In preparation for meeting Esau, Jacob dispatches messengers ahead of him to seek his brother’s favor (Genesis 32:5-6). He learns that Esau has already gathered an army of 400 to meet him. Jacob devises a plan to divide his entourage into two camps. He sends one convoy with gifts ahead of him with the hopes of appeasing Esau. Jacob is now at a crossroad literally and figuratively: he has arrived at the ford of the Jabbok that is the boundary between Laban on one side and Esau on the other, but he has also come to a place where, he believes, he faces life or death.
The Hebrew verb abar, “to pass over, through, by” appears four times in this week’s lesson, although the number of appearances is obscured by English translations.
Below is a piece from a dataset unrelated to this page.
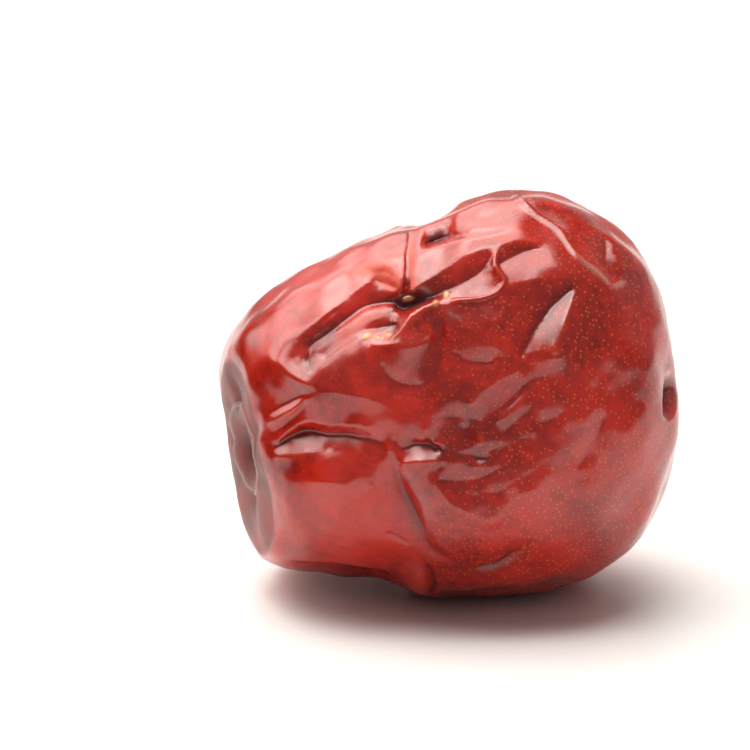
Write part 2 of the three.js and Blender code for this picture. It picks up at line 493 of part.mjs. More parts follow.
// The creases that run out of a pit
function pitCreases(pit) {
  const random = randomFrom(pit.seed);
  const within = ([low, high]) => low + (high - low) * random();
  const creases = [];
  for (let i = 0; i < pit.creases; i++) {
    const turn = ((i + 0.6 * random()) / pit.creases) * 2 * Math.PI;
    const bend = 0.5 * (random() - 0.5);
    const length = within(pit.creaseLength);
    const depth = within(pit.creaseDepth);
    const at = [0.9, 1.25, 1.6, 2.1].map((part, j) => {
      const from = pit.radius + ((part - 0.9) / 1.2) * length;
      return [
        pit.at[0] + from * Math.cos(turn + (bend * j) / 3),
        pit.at[1] + from * Math.sin(turn + (bend * j) / 3),
      ];
    });
    creases.push({ at, edge: 0.3, left: [-depth, 1.3], right: [-depth, 1.3], fade: [0.1, 0.6] });
  }
  return creases;
}

// The net of cells

// A place, with the fruit's length shortened so that round cells come out long
function shorten(p) {
  return p.clone().addScaledVector(STEM_AXIS, p.dot(STEM_AXIS) * (1 / NET.stretch - 1));
}

function netCentres() {
  const random = randomFrom(NET.seed);
  const goldenTurn = Math.PI * (3 - Math.sqrt(5));
  const centres = [];
  for (let i = 0; i < NET.cells; i++) {
    const up = 1 - (2 * (i + 0.2 + 0.6 * random())) / NET.cells;
    const turn = goldenTurn * (i + 0.9 * random());
    const flat = Math.sqrt(1 - up * up);
    const d = new THREE.Vector3(up, flat * Math.cos(turn), flat * Math.sin(turn));
    centres.push(shorten(d.multiplyScalar(bodyReach(d))));
  }
  return centres;
}

// Between two cells the skin is pinched up or sunk, by turns, and inside a cell it sags.
function netLift(p, centres, patch) {
  const place = shorten(p);
  const [nearest, second] = centres.map((c) => c.distanceTo(place)).sort((a, b) => a - b);
  const fromBorder = Math.hypot((second - nearest) / 2, 0.25) - 0.25;
  const border = Math.max(0, 1 - fromBorder / NET.wide) ** 2;
  return NET.crest * border * (0.35 + patch(p)) - NET.sag * (1 - border);
}

// The skin

const allPads = PADS.map(layPad);
const allPits = PITS.map(layPit);
const allFolds = [
  ...FRONT_FOLDS.map((fold) => layFold(fold, "front")),
  ...UNDER_FOLDS.map((fold) => layFold(fold, "under")),
  ...TOP_FOLDS.map((fold) => layFold(fold, "top")),
  ...PITS.flatMap((pit) => pitCreases(pit).map((crease) => layFold(crease, pit.side))),
];
const cellCentres = netCentres();
const netPatch = makeRipple(NET.seed, NET.patch);
const crumple = makeRipple(CRUMPLE.seed, CRUMPLE.size);
const film = stretchFilm();

// The skin's place in a direction on the page
function skinPlace(d) {
  const body = d.clone().multiplyScalar(bodyReach(d));
  const netShare = smooth((NET_FACING[1] - d.z) / (NET_FACING[1] - NET_FACING[0]))
    * smooth((NET_ENDS[1] - Math.abs(d.dot(STEM_AXIS))) / (NET_ENDS[1] - NET_ENDS[0]));
  let lift = CRUMPLE.lift * crumple(body);
  if (netShare > 0) lift += netShare * netLift(body, cellCentres, netPatch);
  for (const fold of allFolds) lift += foldLift(fold, body);
  for (const pad of allPads) lift += padLift(pad, body);
  for (const pit of allPits) lift += pitLift(pit, body);
  const out = filmLift(film, body);
  body.addScaledVector(d, lift);
  body.z += out;
  return body;
}

// From the page to the table, flattened where the fruit's weight presses on it
function fromPage(p) {
  const off = new THREE.Vector3()
    .addScaledVector(PAGE_RIGHT, p.x)
    .addScaledVector(PAGE_UP, p.y)
    .addScaledVector(PAGE_OUT, p.z);
  if (off.z < -REST_HEIGHT) off.multiplyScalar(-REST_HEIGHT / off.z);
  off.z += REST_HEIGHT;
  return off;
}

// A direction turned towards the best side, so that the cuts are closer together there
function crowded(d) {
  const turn = Math.acos(THREE.MathUtils.clamp(d.z, -1, 1));
  const turned = turn - CROWD * Math.sin(turn);
  const flat = Math.max(Math.hypot(d.x, d.y), 1e-9);
  const out = Math.sin(turned) / flat;
  return new THREE.Vector3(d.x * out, d.y * out, Math.cos(turned));
}

function jujubeGeometry() {
  const ball = new THREE.IcosahedronGeometry(1, DIVISIONS);
  ball.deleteAttribute("normal");
  ball.deleteAttribute("uv");
  const skin = mergeVertices(ball, 1e-5);
  const position = skin.getAttribute("position");
  const d = new THREE.Vector3();
  for (let i = 0; i < position.count; i++) {
    d.fromBufferAttribute(position, i).normalize();
    position.setXYZ(i, ...fromPage(skinPlace(crowded(d))));
  }
  skin.computeVertexNormals();
  return skin;
}

const skinMaterial = new THREE.MeshStandardMaterial({
  color: 0x8f1c17,
  roughness: 0.3,
  metalness: 0,
});
const jujube = new THREE.Mesh(jujubeGeometry(), skinMaterial);
jujube.name = "dried_jujube";

const part = new THREE.Group();
part.add(jujube);

export default part;
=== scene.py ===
"""A dried jujube lying on a pale table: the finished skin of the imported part, its light and its camera.

The fruit is one piece. Its skin has dried onto shrunken flesh, and stands in broad smooth panels
between pinched ridges and sunk furrows. It is drawn as on a page held square to its best side:
U is to the right on that page, V is up and W comes out of it, in millimetres from the fruit's middle.
On the best side the skin is stretched over strings that hold it up or down. The finer folds, and those
of the other sides, are paths on one side of the fruit, and are laid onto the body from there.
"""

import logging
import math
from dataclasses import dataclass, field
from enum import Enum
from typing import Any

import bpy
import numpy as np
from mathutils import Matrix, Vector


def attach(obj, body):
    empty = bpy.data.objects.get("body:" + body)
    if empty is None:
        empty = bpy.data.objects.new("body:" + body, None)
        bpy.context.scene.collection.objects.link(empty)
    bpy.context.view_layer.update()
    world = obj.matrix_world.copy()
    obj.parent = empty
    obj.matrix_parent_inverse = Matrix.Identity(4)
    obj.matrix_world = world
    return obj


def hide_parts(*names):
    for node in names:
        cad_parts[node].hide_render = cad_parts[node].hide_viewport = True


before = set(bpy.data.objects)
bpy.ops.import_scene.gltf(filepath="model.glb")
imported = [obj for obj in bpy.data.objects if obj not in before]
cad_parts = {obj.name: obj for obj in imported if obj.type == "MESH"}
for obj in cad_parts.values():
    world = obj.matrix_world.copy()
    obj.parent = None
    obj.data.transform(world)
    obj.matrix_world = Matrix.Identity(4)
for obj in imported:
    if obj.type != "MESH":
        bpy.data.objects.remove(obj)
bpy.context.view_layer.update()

log = logging.getLogger("jujube")
Array = np.ndarray
Place = tuple[float, float]
Span = tuple[float, float, float, float]

MM = 0.001
TINY = 1e-9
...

The first two mentions of “crossing” are in v. 22 (Hebrews 23). That night Jacob took his wives, slave girls, and children and crossed (Hebrew root: abar) the ford (Hebrew root: abar) of the river Jabbok; literally, he “crossed over the crossing.” The other two are in v. 23 where it states that Jacob sent his family across (Hebrew root: abar) and all that belonged to him across (Hebrew root: abar). Not only were they crossing from one side of the river to the other but they were also crossing over into an unknown new beginning.
Strangers in the night
Jacob remained behind on the side of the Jabbok opposite his family. Alone in the dark, Jacob is attacked by an unknown man. The man wrestled with Jacob until daybreak, but the man could not overpower Jacob. The reference to daybreak was to cue the ancient audience that the attacker was not human. More than one commentary has noted the belief in antiquity that demons and spirits inhabited the night and rivers. His purpose for attacking Jacob is undetermined. Was it his assailant’s intent just to prevent Jacob from crossing the river or to kill him? Whatever was his purpose, it appears that he was only potent at night. With the day about to break, this superhuman, it seems, would lose his power.
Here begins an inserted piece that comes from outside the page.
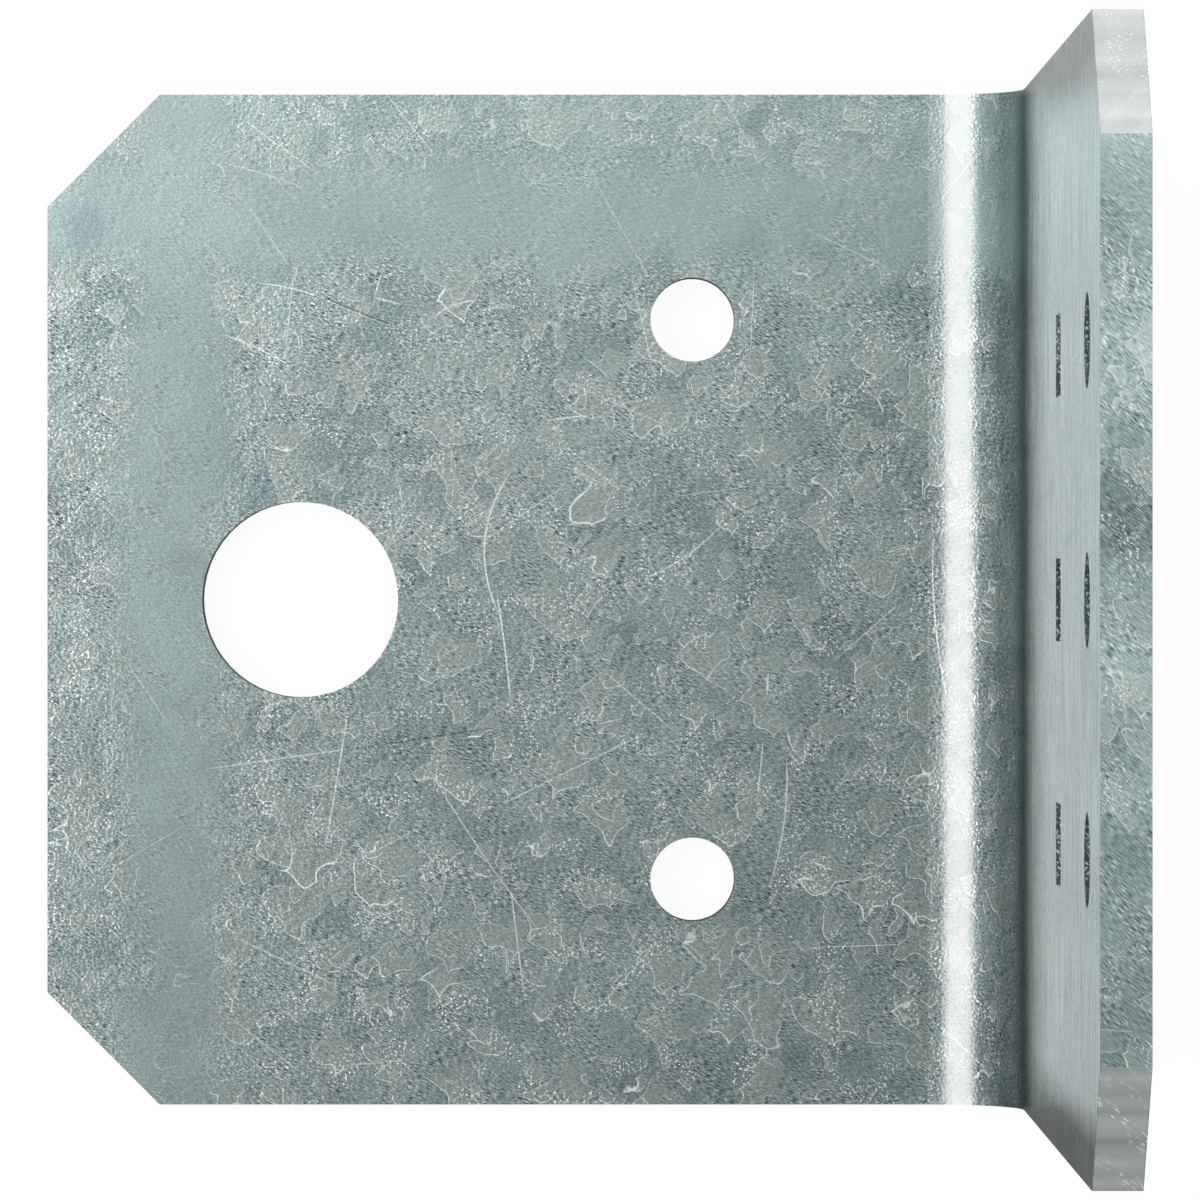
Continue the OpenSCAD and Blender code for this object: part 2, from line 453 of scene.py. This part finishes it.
def all_scratches(tree, at, uneven):
    """Scratches as strengths, above zero for a pale one and below for a dark one, which is painted shade.

    Fine ones lie at random all over, and those of the table on the base leg. The uneven noise breaks them.
    """
    fine = scratch_layer(tree, at.sheet, cell_size=6.5, middle_angle=100.0, spread=80.0, width=0.05,
                         share=0.8)
    strength = add(tree, "Math", {0: drawn_scratches(tree, at), 1: fine}, operation="ADD")
    kept = add(tree, "MapRange", {"Value": uneven, "From Min": 0.35, "From Max": 0.6, "To Min": 0.6})
    return add(tree, "Math", {0: strength, 1: kept}, operation="MULTIPLY")


def coat_noise(tree, at, sizes):
    """The noises of the coat, all drawn on the unfolded sheet.

    Clouds are 4 to 15 mm across, grain is short slanting strokes, and specks are about 0.2 mm wide. Parts
    are three slow noises, and the first two bend the place where flakes are drawn, which makes them ragged.
    Sizes are in millimetres.
    """
    slant = math.radians(-22)
    cloud_size, part_size, speck_size = 6.25, 2.5, 1 / 6
    most_bend = 2.6
    clouds = add(tree, "TexNoise", {
        "Vector": at.sheet, "Scale": 1 / cloud_size, "Detail": 2.0, "Roughness": 0.7}, noise_dimensions="2D")
    stroke_place = add(tree, "Mapping", {
        "Vector": at.sheet, "Rotation": (0.0, 0.0, slant),
        "Scale": (sizes.grain_length / MM, sizes.grain_width / MM, 1.0)}, vector_type="TEXTURE")
    grain = add(tree, "TexNoise", {"Vector": stroke_place, "Scale": 1.0, "Detail": 1.0, "Roughness": 0.5},
                noise_dimensions="2D")
    specks = add(tree, "TexNoise", {
        "Vector": at.sheet, "Scale": 1 / speck_size, "Detail": 1.0, "Roughness": 0.8}, noise_dimensions="2D")
    bent = add(tree, "TexNoise", {
        "Vector": at.sheet, "Scale": 1 / part_size, "Detail": 1.0, "Roughness": 0.6}, noise_dimensions="2D")
    parts = add(tree, "SeparateColor", {0: bent.outputs["Color"]}).outputs
    bend = add(tree, "VectorMath", {0: bent.outputs["Color"], 1: (0.5, 0.5, 0.5)}, operation="SUBTRACT")
    flake_place = add(tree, "VectorMath", {0: bend, 1: (most_bend, most_bend, 0.0), 2: at.sheet},
                      operation="MULTIPLY_ADD")
    return CoatNoise(clouds, grain, specks, parts, flake_place)


def worn_zones(tree, at, noise):
    """Where the coat is smoother: the two bands, and the strip that the press brake's punch has burnished.

    The punch touched the start of the fold's inside, and less so the hollows of its grain. Unworn is 1 on
    the plain skins, and at its least in these zones and on the sheared faces.
    """
    bands = smooth_bands(tree, at, noise.clouds)
    unbanded = add(tree, "Math", {0: 1.0, 1: bands}, operation="SUBTRACT")
    ragged_along = add(tree, "Math", {0: noise.grain, 1: 1.2, 2: at.along}, operation="MULTIPLY_ADD")
    touched = add(tree, "MapRange", {"Value": noise.grain, "From Min": 0.25, "From Max": 0.55,
                                     "To Min": 0.5})
    burnished = add(tree, "Math", {
        0: hump(tree, ragged_along, middle=38.25, flat=0.7, reach=1.5, height=1.0), 1: touched},
        operation="MULTIPLY")
    rubbed = add(tree, "Math", {0: burnished, 1: bands}, operation="MAXIMUM")
    worn = add(tree, "Math", {0: rubbed, 1: at.sheared}, operation="MAXIMUM")
    unworn = add(tree, "MapRange", {"Value": worn, "To Min": 1.0, "To Max": 0.35})
    return WornZones(bands, unbanded, burnished, unworn)


def coat_flakes(tree, noise, zones):
    """Faces and torn edges of all flakes, and the dark spots between them, as shares.

    Flakes lie at random in two sizes, and those of the table at their own places. The specks' noise breaks
    the torn edges of the random ones. Some large cells hold a dark hollow, and the table's dark spots come
    on top.
    """
    place = noise.flake_place
    large_face, large_torn_highlight, cell = flake_layer(
        tree, place, cell_size=3.0, smallest=0.5, largest=2.0, share=0.62)
    small_face, small_torn_highlight, _ = flake_layer(
        tree, place, cell_size=1.5, smallest=0.25, largest=0.85, share=0.55)
    drawn_face, drawn_torn_highlight = drawn_flakes(tree, place)
    random_face = add(tree, "Math", {0: large_face, 1: small_face}, operation="MAXIMUM")
    face = add(tree, "Math", {0: random_face, 1: drawn_face}, operation="MAXIMUM")
    # The torn edges are painted highlights, drawn only on the flakes' lit sides
    random_torn_highlight = add(tree, "Math", {0: large_torn_highlight, 1: small_torn_highlight}, operation="MAXIMUM")
    broken = add(tree, "MapRange", {"Value": noise.specks, "From Min": 0.22, "From Max": 0.42,
                                    "To Max": random_torn_highlight})
    torn = add(tree, "Math", {0: broken, 1: drawn_torn_highlight}, operation="MAXIMUM")

    pick = add(tree, "SeparateColor", {0: cell.outputs["Color"]})
    deep = add(tree, "MapRange", {"Value": pick.outputs[2], "From Min": 0.78, "From Max": 0.95,
                                  "To Max": 0.55})
    deep = add(tree, "Math", {0: deep, 1: zones.unbanded}, operation="MULTIPLY")
    hollow = add(tree, "MapRange", {"Value": cell.outputs["Distance"], "From Min": 0.15, "From Max": 0.6,
                                    "To Min": deep, "To Max": 0.0})
    dulled = add(tree, "Math", {0: soft_spots(tree, place, DULLED, radius=1.7), 1: 0.45, 2: hollow},
                 operation="MULTIPLY_ADD", use_clamp=True)
    return Flakes(face, torn, dulled)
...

With no time to spare, the stranger reaches out and strikes Jacob on his hip, putting his hip-socket out of joint while he continued to wrestle with Jacob. He repeats his plea that Jacob let him go before daybreak. Jacob replies that he will not let the unknown figure go until he blesses him. This request must have come as a surprise to the reader. What blessing and why would he expect that this stranger could deliver it? What has Jacob surmised about this figure based on his struggle with him?
A new name
The man asked Jacob his name. He answered, “Jacob.” The man replied that his name was no longer Jacob, but Israel. The reason given for the name change is explained as: “You have striven with God and with humans, and have prevailed” (Genesis 32:28). The reader presumes at this point that the blessing is the new name. Jacob in turn asks him to please tell him his name. Rather than answer Jacob the man replies, “Why is it that you ask my name?” (v. 29) It was there at that moment that he blessed Jacob.
Jacob renamed the place called Penuel, Peniel: “face of God,” for he had seen God “face to face” (v. 30), yet he had not died. This response, with v. 28, has led some commentators to conclude that Jacob’s unidentified assailant was God. There at the crossing Jacob has crossed yet another boundary. The man who left Haran as the patriarch of a family including 11 children would become the progenitor of a nation of 12 tribes named for 12 sons.